12E. Stead s’attache à étudier les revues artistiques et littéraires comme un objet relationnel de « l’écosystème médiatique », et non pas comme une catégorie étanche de la presse. Ce champ du « code périodique » a déjà été étudié par Peter Brooker et Andrew Thacker dans le premier tome de The Oxford Critical and Cultural History of Modernist Magazines4, dans le sillage de The textual condition5 de Jerome McGann. L’apport de ce dernier est de prendre en compte la matérialité des périodiques, éléments clés du modernisme, pour déconstruire les clivages entre fin‑de‑siècle, avant‑gardes historiques, surréalisme. E. Stead interroge et étend le cadre théorique des études revuistes issu de l’approche matérielle de Jerome McGann en analysant le processus créatif à l’œuvre quand émergent de nouveaux réseaux, dans le prolongement également des travaux d’Yves Chevrefils Desbiolles et d’Olivier Corpet, lequel avait animé en 2000 un colloque intitulé La Belle Époque des revues (1880‑1914) pour cerner « un fait éditorial total » par sa matérialité signifiante.
« La fin‑de‑siecle est déjà d’avant‑garde »
13Les revues artistiques et culturelles sont des supports expérimentaux par leur caractère fragmentaire, éphémère et peu coûteux.

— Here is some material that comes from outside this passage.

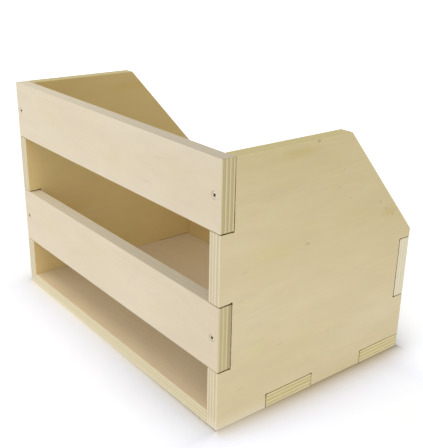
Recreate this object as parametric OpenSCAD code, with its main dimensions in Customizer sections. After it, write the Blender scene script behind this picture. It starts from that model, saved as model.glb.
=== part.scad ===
// Storage stand of seven-ply birch plywood, open at the top.
//
// Two side panels carry a base panel and a low back panel on tabs that pass
// through their edges. Two slats lie in notches across the tall front and are
// held by one countersunk screw at each end.
//
// X runs across the stand, Y from the slatted front to the back and Z up.
// The origin is the middle of the footprint, on the surface it stands on.

/* [Stand] */
// Overall width, across both side panels
stand_w = 360; // [330:1:420]
// Overall depth, from the slats' faces to the back panel's face
stand_d = 237; // [220:1:300]
// Height of the side panels at the slatted front
stand_h = 240; // [230:1:300]
// Thickness of the plywood that every panel and slat is cut from
ply_t = 13.5; // [12:0.5:15]

/* [Side panels] */
// Length of a side panel's level top edge, from the front
top_edge_l = 141; // [120:1:170]
// Height of a side panel's back edge, where its slope ends
back_edge_h = 131; // [125:1:160]

/* [Slats] */
// Height of each slat
slat_h = 60; // [50:1:66]
// Height of the lower slat's underside above the ground
lower_slat_z = 57; // [45:1:66]
// Gap under each slat, where it crosses a side panel
slat_gap_under = 0.6; // [0.2:0.1:1]
// Gap over the lower slat, where it crosses a side panel
slat_gap_over = 0.4; // [0.2:0.1:1.4]

/* [Tabs] */
// Distance from the front to the base panel's front tabs
front_tab_y = 56.5; // [45:0.5:65]
// Length of the base panel's front tabs
front_tab_l = 56.5; // [45:0.5:62]
// Length of the base panel's rear tabs, which end at the back
rear_tab_l = 57; // [45:0.5:65]
// Height of the back panel's side tabs
back_tab_h = 62; // [50:1:68]
// Distance from the back panel's top edge down to its side tabs
back_tab_drop = 9; // [6:0.5:14]
// Width of each finger that the back panel sets into the base panel
finger_w = 58; // [45:1:70]
// Distance between the middles of the two fingers
finger_spacing = 166; // [140:1:190]
// Gap all round a tab or finger in its notch
tab_gap = 0.3; // [0.1:0.05:0.5]
// Radius of the cutter, which leaves a round relief in each inner corner
cutter_r = 1.6; // [1.2:0.1:2.4]

/* [Screws] */
// Distance from a slat's end to the middle of its screw
screw_inset = 8.5; // [6:0.25:9.5]
// Diameter of a screw's head
screw_head_d = 6.2; // [5.4:0.1:7.2]
// Diameter of a screw's shank and thread
screw_d = 3; // [2.6:0.1:4]
// Length of a screw, from its head's face to its tip
screw_l = 35; // [28:1:45]
// Length of a screw's pointed tip
screw_tip_l = 4; // [3:0.5:6]
// Depth of a screw head's face below the slat's face
screw_sink = 0.3; // [0.1:0.1:0.8]
// Height of the straight rim round a screw's head
screw_rim_h = 0.4; // [0.2:0.1:0.8]
// Width across the cross recess in a screw's head, at the face
recess_span = 3.8; // [3:0.1:4.2]
// Width across the cross recess at its bottom
recess_foot_span = 2.1; // [1.4:0.1:2.4]
// Width of each arm of the cross recess
recess_arm_w = 1.1; // [0.6:0.1:1.3]
// Depth of the cross recess
recess_depth = 1.6; // [1:0.1:1.8]
// Gap round a screw where it passes through a slat, and past its tip
screw_gap = 0.1; // [0.05:0.05:0.3]

/* [Hidden] */

front_y = -stand_d / 2;
back_y = stand_d / 2;
side_x = stand_w / 2;
inner_x = side_x - ply_t;
slat_back_y = front_y + ply_t;
back_inner_y = back_y - ply_t;
upper_slat_z = stand_h - slat_h;
back_tab_z = back_edge_h - back_tab_drop - back_tab_h;
rear_tab_y = back_y - rear_tab_l;
front_tab_low_y = front_y + front_tab_y;
front_tab_high_y = front_tab_low_y + front_tab_l;
finger_x = finger_spacing / 2;

// A relief's middle lies this far inside its notch along both edges, so that
// its circle runs through the corner itself.
relief_in = cutter_r / sqrt(2);
screw_x = side_x - screw_inset;
screw_zs = [lower_slat_z + slat_h / 2, upper_slat_z + slat_h / 2];
screw_face_y = front_y + screw_sink;
screw_rim_y = screw_face_y + screw_rim_h;
screw_hole_r = screw_d / 2 + screw_gap;
screw_hole_end_y = screw_face_y + screw_l + screw_gap;
past = 1;
round_fn = 48;

face_birch = [0.89, 0.84, 0.73];
side_birch = [0.81, 0.75, 0.60];
inner_birch = [0.72, 0.64, 0.49];
screw_steel = [0.62, 0.63, 0.65];

// A notch in a panel's outline, from its low corner to its high corner, with a
// round relief in each corner that lies inside the panel. Each of these is
// given as [0 or 1, 0 or 1], where 0 is the low and 1 the high side.
module notch(low, high, inner_corners) {
    translate(low) square(high - low);
    for (corner = inner_corners) {
        x = corner[0] == 0 ? low[0] + relief_in : high[0] - relief_in;
        y = corner[1] == 0 ? low[1] + relief_in : high[1] - relief_in;
        translate([x, y]) circle(r = cutter_r, $fn = round_fn);
    }
}

// A side panel's outline, with Y to the right and Z up.
module side_outline() {
    base_roof_z = ply_t + tab_gap;
    back_tab_top_z = back_tab_z + back_tab_h;
    difference() {
        polygon([
            [front_y, 0], [back_y, 0], [back_y, back_edge_h],
            [front_y + top_edge_l, stand_h], [front_y, stand_h]
        ]);
        // The two slats
        notch([front_y - past, upper_slat_z - slat_gap_under],
              [slat_back_y, stand_h + past], [[1, 0]]);
        notch([front_y - past, lower_slat_z - slat_gap_under],
              [slat_back_y, lower_slat_z + slat_h + slat_gap_over], [[1, 0], [1, 1]]);
        // The base panel's two tabs
        notch([front_tab_low_y - tab_gap, -past],
              [front_tab_high_y + tab_gap, base_roof_z], [[0, 1], [1, 1]]);
        notch([rear_tab_y - tab_gap, -past], [back_y + past, base_roof_z], [[0, 1]]);
        // The back panel's tab
        notch([back_inner_y - tab_gap, back_tab_z - tab_gap],
              [back_y + past, back_tab_top_z + tab_gap], [[0, 0], [0, 1]]);
    }
}

// A side panel that starts at x_low, with a hole at x_screw that each slat's
// screw fills.
module side_panel(x_low, x_screw) {
    hole_y = slat_back_y - past;
    difference() {
        translate([x_low, 0, 0]) rotate([90, 0, 90])
            linear_extrude(ply_t) side_outline();
        for (z = screw_zs)
            translate([x_screw, hole_y, z]) rotate([-90, 0, 0])
                cylinder(r = screw_d / 2, h = screw_hole_end_y - hole_y, $fn = round_fn);
    }
}

module left_side_panel() {
    color(side_birch) side_panel(-side_x, -screw_x);
}

module right_side_panel() {
    color(side_birch) side_panel(inner_x, screw_x);
}

// The base panel's outline from above. What lies beyond the side panels' inner
// faces is cut away, apart from two tabs on each side.
module base_outline() {
    finger_half_w = finger_w / 2 + tab_gap;
    difference() {
        translate([-side_x, front_y]) square([stand_w, stand_d]);
        for (side = [0, 1]) mirror([side, 0]) {
            notch([inner_x, front_y - past], [side_x + past, front_tab_low_y], [[0, 1]]);
            notch([inner_x, front_tab_high_y], [side_x + past, rear_tab_y], [[0, 0], [0, 1]]);
            notch([finger_x - finger_half_w, back_inner_y - tab_gap],
                  [finger_x + finger_half_w, back_y + past], [[0, 0], [1, 0]]);
        }
    }
}

module base_panel() {
    color(inner_birch) linear_extrude(ply_t) base_outline();
}

// The back panel's outline, with X to the right and Z up. It stands on the base
// panel, and only its two fingers reach down through that.
module back_outline() {
    tab_top_z = back_tab_z + back_tab_h;
    finger_in_x = finger_x - finger_w / 2;
    finger_out_x = finger_x + finger_w / 2;
    difference() {
        translate([-side_x, 0]) square([stand_w, back_edge_h]);
        for (side = [0, 1]) mirror([side, 0]) {
            notch([inner_x, tab_top_z], [side_x + past, back_edge_h + past], [[0, 0]]);
            translate([inner_x, -past]) square([ply_t + past, ply_t + past]);
            notch([inner_x, 0], [side_x + past, back_tab_z], [[0, 1]]);
            notch([finger_out_x, -past], [side_x + past, ply_t], [[0, 1]]);
        }
        notch([-finger_in_x, -past], [finger_in_x, ply_t], [[0, 1], [1, 1]]);
    }
}

module back_panel() {
    color(side_birch) translate([0, back_y, 0]) rotate([90, 0, 0])
        linear_extrude(ply_t) back_outline();
}

// A slat whose underside is at z_low, with a countersunk hole at each end.
module slat(z_low) {
    head_r = screw_head_d / 2;
    open_y = front_y - past;
    color(face_birch) difference() {
        translate([-side_x, front_y, z_low]) cube([stand_w, ply_t, slat_h]);
        for (side = [-1, 1])
            translate([side * screw_x, 0, z_low + slat_h / 2]) rotate([-90, 0, 0]) {
                translate([0, 0, open_y])
                    cylinder(r = screw_hole_r, h = ply_t + 2 * past, $fn = round_fn);
                translate([0, 0, open_y])
                    cylinder(r = head_r + screw_gap, h = screw_rim_y - open_y, $fn = round_fn);
                translate([0, 0, screw_rim_y])
                    cylinder(r1 = head_r, r2 = screw_hole_r, h = head_r - screw_hole_r,
                             $fn = round_fn);
            }
    }
}

module upper_slat() {
    slat(upper_slat_z);
}

module lower_slat() {
    slat(lower_slat_z);
}

// The cross recess in a screw's head, which narrows towards its bottom.
module cross_recess() {
    narrowing = (recess_span - recess_foot_span) / 2 / recess_depth;
    intersection() {
        translate([0, 0, -past])
            cylinder(r1 = recess_span / 2 + narrowing * past, r2 = recess_foot_span / 2,
                     h = recess_depth + past, $fn = round_fn);
        for (turn = [0, 90]) rotate([0, 0, turn])
            translate([-recess_span, -recess_arm_w / 2, -past])
                cube([2 * recess_span, recess_arm_w, recess_depth + past]);
    }
}

// A wood screw along Z, with its head's face at 0 and its tip above. Its head
// narrows to the shank at 45 degrees.
module wood_screw() {
    head_r = screw_head_d / 2;
    shank_r = screw_d / 2;
    difference() {
        rotate_extrude($fn = round_fn) polygon([
            [0, 0], [head_r, 0], [head_r, screw_rim_h],
            [shank_r, screw_rim_h + head_r - shank_r],
            [shank_r, screw_l - screw_tip_l], [0, screw_l]
        ]);
        cross_recess();
    }
}

module slat_screws() {
    color(screw_steel) for (side = [-1, 1], z = screw_zs)
        translate([side * screw_x, screw_face_y, z]) rotate([-90, 0, 0]) wood_screw();
}

left_side_panel();
right_side_panel();
base_panel();
back_panel();
upper_slat();
lower_slat();
slat_screws();
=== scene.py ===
"""Eased panels, screws, finishes and stage for a plywood storage stand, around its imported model."""

import math
from functools import reduce
from typing import NamedTuple

import bpy
import numpy as np
from bpy.props import FloatProperty, FloatVectorProperty, IntProperty, PointerProperty
from mathutils import Matrix, Vector
from mathutils.geometry import tessellate_polygon


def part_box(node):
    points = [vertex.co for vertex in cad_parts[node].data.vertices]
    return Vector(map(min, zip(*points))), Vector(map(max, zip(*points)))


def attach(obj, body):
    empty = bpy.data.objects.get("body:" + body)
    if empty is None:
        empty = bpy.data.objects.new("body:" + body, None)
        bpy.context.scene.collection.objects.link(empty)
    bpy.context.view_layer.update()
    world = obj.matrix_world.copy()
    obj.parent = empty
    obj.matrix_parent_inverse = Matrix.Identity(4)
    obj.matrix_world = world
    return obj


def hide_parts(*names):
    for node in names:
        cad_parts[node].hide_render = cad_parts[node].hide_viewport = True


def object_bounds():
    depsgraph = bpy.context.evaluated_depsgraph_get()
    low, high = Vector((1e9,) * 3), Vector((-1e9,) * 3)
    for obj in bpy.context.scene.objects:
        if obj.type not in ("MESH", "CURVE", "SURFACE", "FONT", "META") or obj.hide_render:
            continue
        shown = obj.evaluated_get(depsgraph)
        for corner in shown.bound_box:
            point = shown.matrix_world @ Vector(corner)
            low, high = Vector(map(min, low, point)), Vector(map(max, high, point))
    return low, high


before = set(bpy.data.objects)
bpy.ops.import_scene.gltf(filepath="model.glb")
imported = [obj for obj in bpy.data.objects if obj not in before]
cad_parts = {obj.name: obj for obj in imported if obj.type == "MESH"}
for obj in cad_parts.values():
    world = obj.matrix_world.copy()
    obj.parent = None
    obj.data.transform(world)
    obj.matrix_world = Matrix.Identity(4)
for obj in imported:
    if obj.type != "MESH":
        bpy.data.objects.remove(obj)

bl_info = {
    "name": "Plywood Storage Stand",
    "version": (1, 0, 0),
    "blender": (4, 5, 0),
    "location": "View3D > Sidebar > Storage Stand",
    "description": "Dresses the packed plywood stand and sets its stage",
    "category": "Object",
}

BODY = "root"
X, Y, Z = 0, 1, 2
MM = 0.001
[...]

Elles n’en demeurent pas moins étroitement liées à la vie culturelle tout entière avec une réelle influence. Dans le monde anglophone, les chercheurs ont étudié, dès les années 2000, l’émergence sensible du modernisme américain dans les périodiques où littérature et publicité entretiennent des liens créatifs.
14Sisyphe heureux poursuit l’enquête, sans pouvoir sonder de façon exhaustive la profusion des revues, montre comment surgissent les prémisses du futurisme, du modernisme et du surréalisme dans des objets polymorphes. Les périodiques ont ainsi des politiques éditoriales vivantes, parfois hautes en couleur, dont la plasticité est le lieu même de la création, si ce n’est sa condition même.
15Nombreuses sont les ruptures de continuité, et protéiformes : elles concernent aussi bien les textes, le format et la mise en page que les images. Par exemple, l’affichiste anarchiste nantais Jules Grandjouan tourne déjà en dérision le monde de la réclame et la revue elle‑même en 1902, en détournant les procédés publicitaires, laissant proliférer les majuscules. Il promet dans le n° 46 « un Siècle de très bonne CONSTIPATION (…), obtenue par la lecture de la Revue des Deux Mondes ».
16L’effervescence des Joyeux‑Lussac du Quartier latin les conduisit à représenter une faune et une flore pittoresque dans L’Ermitage, sous l’égide de Laurent Tailhade. Dans le même état d’esprit outre‑Manche, une affreuse créature immorale fait son apparition dans The Yellow Book (1894‑897). Cet exemple international est particulièrement éloquent. Il s’agit d’une revue anglaise inspirée par le Nain jaune. Les contenus textuels et visuels se contaminent les uns les autres, tout en passant de pays en pays. Cet essaimage diversifie la veine satirique initiale.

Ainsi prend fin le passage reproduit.